We note that the multifaceted structure of our program notes, in which a musical cultural context was named and then reinforced by an idiomatic overview of the piece, raises questions about the role of such descriptive language. It is impossible to say whether the mere evocation of a musical culture would yield similar results. Future studies may seek to isolate the effect of a simplified cultural variable. Furthermore, given that we avoided specifying the cultural identity of our stimulus’ creator, future experiments may be able to determine whether references to musical cultures evoke stereotypical associations pertaining to an artist’s personal identity. In an age of increased mobility, such stereotypes—for example, that Indian people alone possess expertise in Indian music—are increasingly unreliable.

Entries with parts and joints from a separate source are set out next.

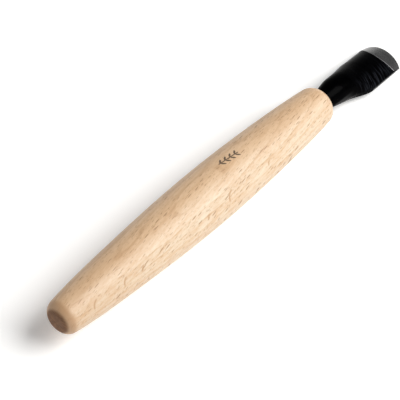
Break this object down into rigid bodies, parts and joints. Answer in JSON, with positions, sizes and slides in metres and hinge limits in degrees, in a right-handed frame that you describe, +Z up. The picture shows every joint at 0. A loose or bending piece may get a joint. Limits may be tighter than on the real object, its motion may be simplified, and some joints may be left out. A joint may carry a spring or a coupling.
{
  "type": "lino cutter",
  "caption": "Gouge for cutting lino and wood blocks: turned barrel-shaped handle with a fixed forged blade, hollow below and ground to an arched cutting edge.",
  "frame": {"origin": "on the surface that the tool rests on, under the middle of its bounding box", "axes": "+X from the butt of the handle towards the cutting edge, +Z up, with the blade's hollow facing down; the tool lies as it comes to rest, rocked forward on its belly, so its own axis dips about 2.6 degrees towards +X"},
  "size_m": [0.2026, 0.024, 0.0254],
  "materials": {
    "beech": "pale beech, turned and fine-sanded, left almost matt, with ray flecks and fine pores",
    "forged_iron": "black forge scale, smooth and half-glossy, with faint hammering across the blade",
    "ground_steel": "hardened steel, ground to a fine satin grey",
    "glue": "set amber glue"
  },
  "bodies": {
    "root": {"handle": "beech", "blade_body": "forged_iron", "cutting_steel": "ground_steel", "tang_glue": "glue"}
  },
  "joints": []
}
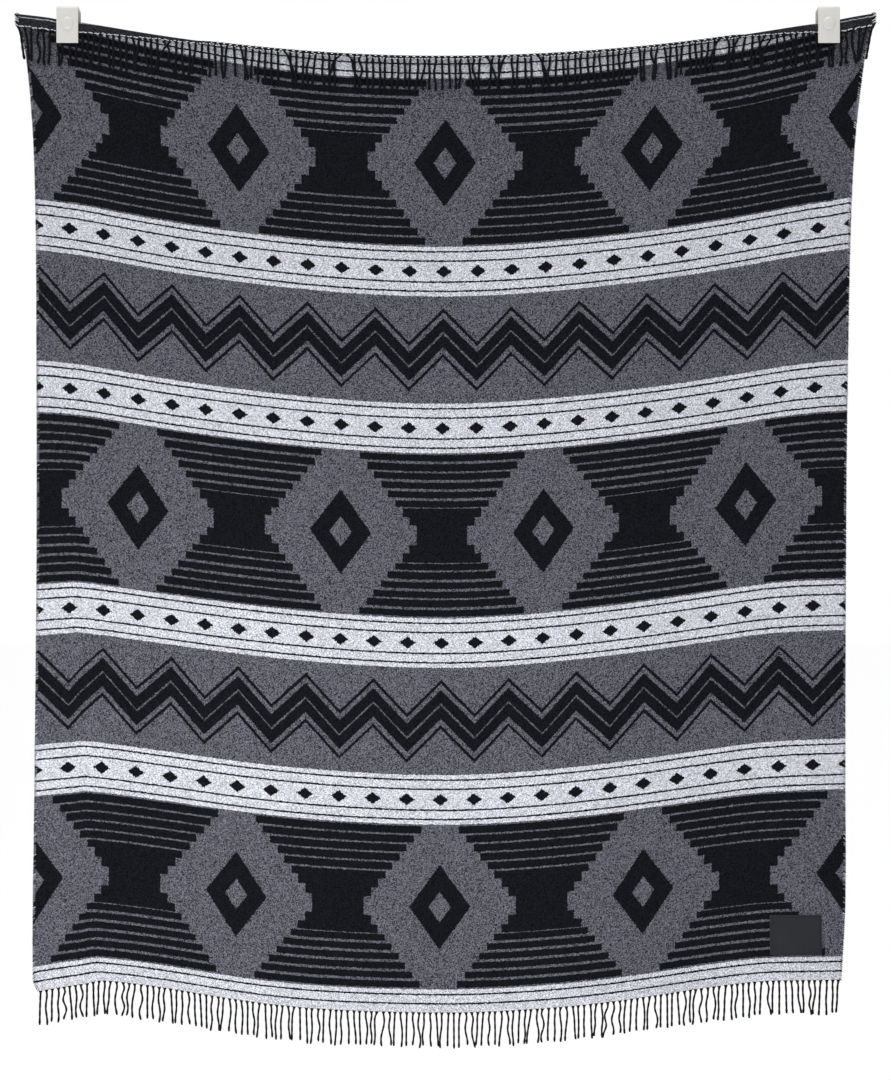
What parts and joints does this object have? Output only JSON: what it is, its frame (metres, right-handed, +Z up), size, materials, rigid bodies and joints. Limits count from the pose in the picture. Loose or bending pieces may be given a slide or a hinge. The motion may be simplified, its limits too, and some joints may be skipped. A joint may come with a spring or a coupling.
{
  "type": "fringed throw blanket hung from spring clips",
  "caption": "Rectangular woven throw with a twisted fringe at both ends, hung on a wall by its top corners from plain spring clips, so that its top edge sags.",
  "frame": {"origin": "on the wall plane, midway between the two clips", "axes": "+Z up the wall, +X to the right as seen from the front, +Y into the wall; the throw hangs on the -Y side"},
  "size_m": [1.2883, 0.0292, 1.5629],
  "materials": {
    "wool": "matte, heathered and napped",
    "yarn": "matte, twisted",
    "label_satin": "soft satin",
    "clip_plastic": "moulded, satin"
  },
  "bodies": {
    "root": {"blanket": "wool", "fringe_top": "yarn", "fringe_bottom": "yarn", "label": "label_satin", "clip_left": "clip_plastic", "clip_right": "clip_plastic"}
  },
  "joints": []
}
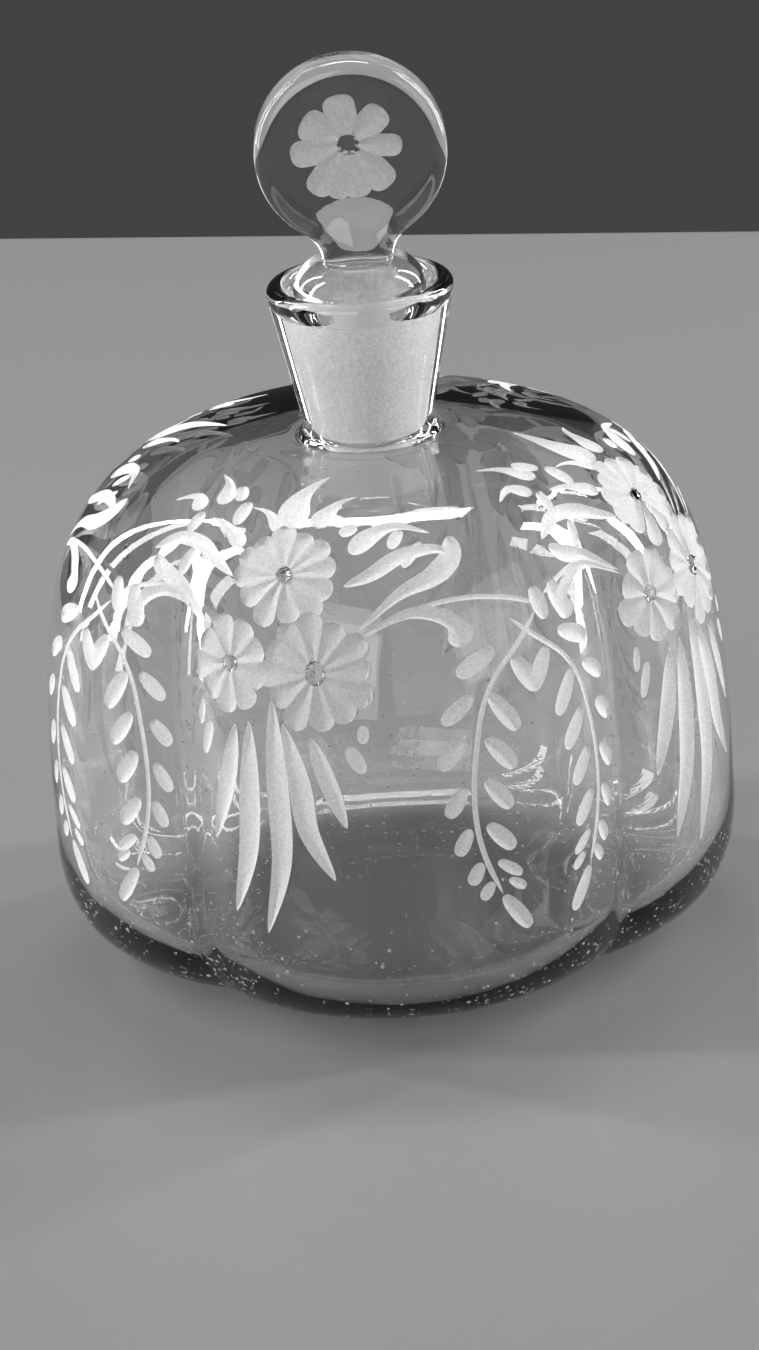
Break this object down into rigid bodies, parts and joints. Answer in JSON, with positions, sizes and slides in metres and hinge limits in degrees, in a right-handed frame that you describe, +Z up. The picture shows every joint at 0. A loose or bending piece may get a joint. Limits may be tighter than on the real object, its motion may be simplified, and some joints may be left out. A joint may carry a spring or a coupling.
{
  "type": "perfume bottle",
  "caption": "Squat lobed clear glass perfume bottle with engraved flowers, a flared conical neck and a ground-in stopper with an upright disc finial that lifts out.",
  "frame": {"origin": "middle of the flat base, on the turning axis of the bottle", "axes": "+Z up along the neck; -Y towards the front, which the face of the stopper's disc looks at; +X to the right of someone facing the front"},
  "size_m": [0.105, 0.105, 0.1401],
  "materials": {
    "clear_glass": "clear blown glass with a frosted wheel-engraved decoration",
    "stopper_glass": "clear polished glass with a frosted ground plug"
  },
  "bodies": {
    "bottle": {"bottle": "clear_glass"},
    "stopper": {"stopper": "stopper_glass"}
  },
  "joints": [
    {"name": "stopper_lift", "type": "slide", "parent": "bottle", "child": "stopper", "axis": [0, 0, 1], "range_m": [0, 0.035]}
  ]
}
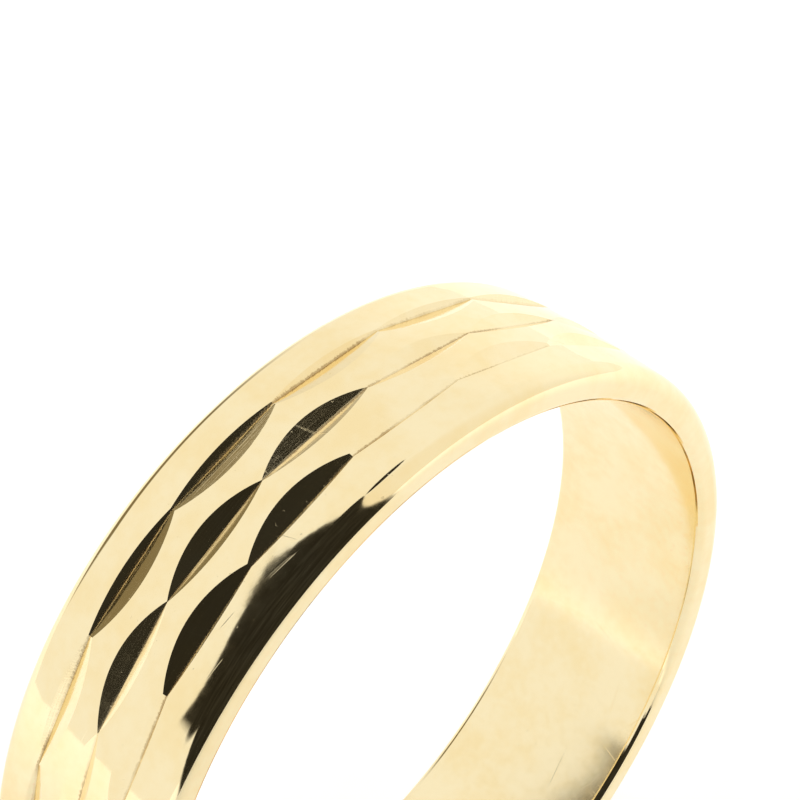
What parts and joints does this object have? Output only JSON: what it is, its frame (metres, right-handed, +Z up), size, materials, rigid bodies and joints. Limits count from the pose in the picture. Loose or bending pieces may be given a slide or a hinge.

The context of intercultural music provides a rich ground for further exploration of these issues.
This study sheds new light on two aspects of music appreciation. First, that evaluations of complex musical stimuli can be conceptualized in two dimensions: hedonic and eudaimonic. Second, that cultural context specifically contributes to the role of source sensitivity in music appreciation. Our findings suggest that musicians can manipulate how their music is appreciated by altering its contextual frame, emphasizing details likely to resonate with an audience. Furthermore, we have shown that the subsequent effects of sensitivity to cultural context are dependent on a listener’s own cultural identity, and that certain conditions are required to obtain positive outcomes from intercultural music engagement.